Ora noi avremmo voluto ricostruire la scena; le artiglierie fiammeggianti, il comandante impavido in plancia, i candidi pioppi dei proiettili nemici sempre più vicini, lo schianto sordo della granata, le fiamme, i cannoni che tuttavia sparavano e sparavano, poi il lungo calvario sulla via del ritorno, questa gloriosa avventura. Eppure non riuscivamo. Le invisibili tracce della battaglia, come cimeli dissepolti, sembrava chiudessero in sé il segreto; e noi non lo volevamo dire. Ciò che era avvenuto a bordo, e sarà lungamente narrato e forse diventerà leggenda, era scomparso ormai nelle profondità del passato. Solo nel cuore di questi uomini continuava a vivere ed essi certo lo conserveranno gelosamente fino alla morte, lo alimenteranno con la nostalgia e col rimpianto come preziosissimo bene. Sinceramente li invidiavamo. Perché tali gioie sicuramente non appartengono alla vanità della vita.

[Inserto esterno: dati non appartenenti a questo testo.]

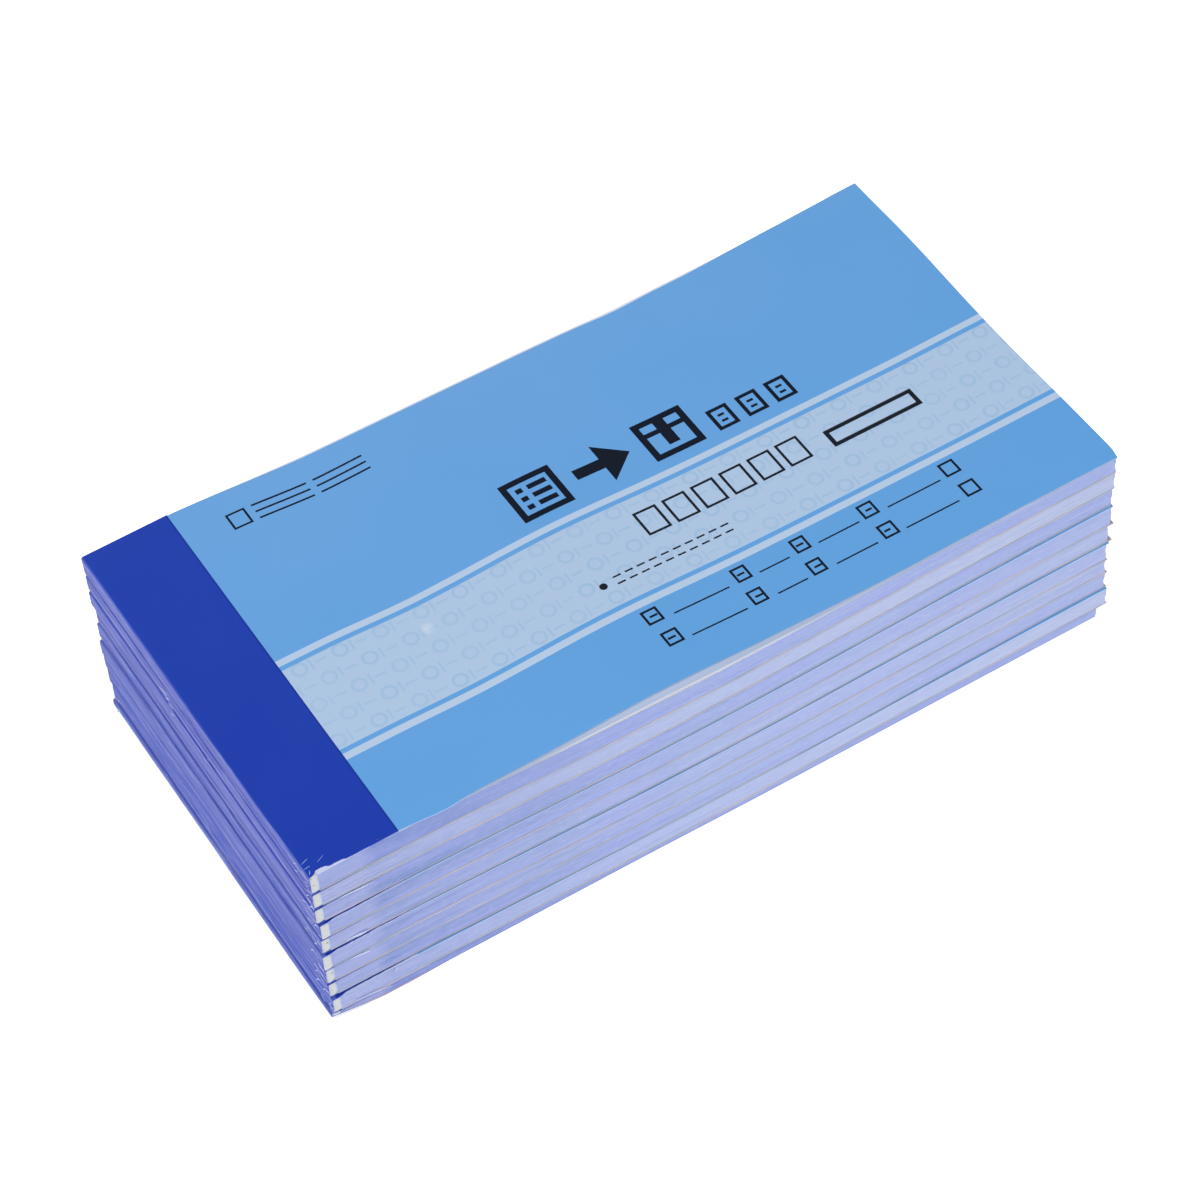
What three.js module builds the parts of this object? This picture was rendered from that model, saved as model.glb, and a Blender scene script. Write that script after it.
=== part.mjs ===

Ma il tempo intanto passava portandosi via a poco a poco anche questa mattina di sole. E a un tratto noi guardammo gli uomini della nave con occhi speciali, propriamente dal di fuori. Essi esprimevano letizia e ritorno alla vita, orgoglio di aver dato tutto il possibile e di portare indietro una vittoria stupenda. Tuttavia il loro animo – si vedeva – correva avanti, tratto dalle speranze eternamente rinascenti, con trepidazione già tendeva ad altro: alle gioie prossime, alle proprie case, al giorno che la nave sarebbe completamente guarita e capace di riprendere il mare, alle future prove. Né si accorgevano abbastanza come proprio questa, che noi vedevamo, fosse per loro una delle ore più grandi della vita.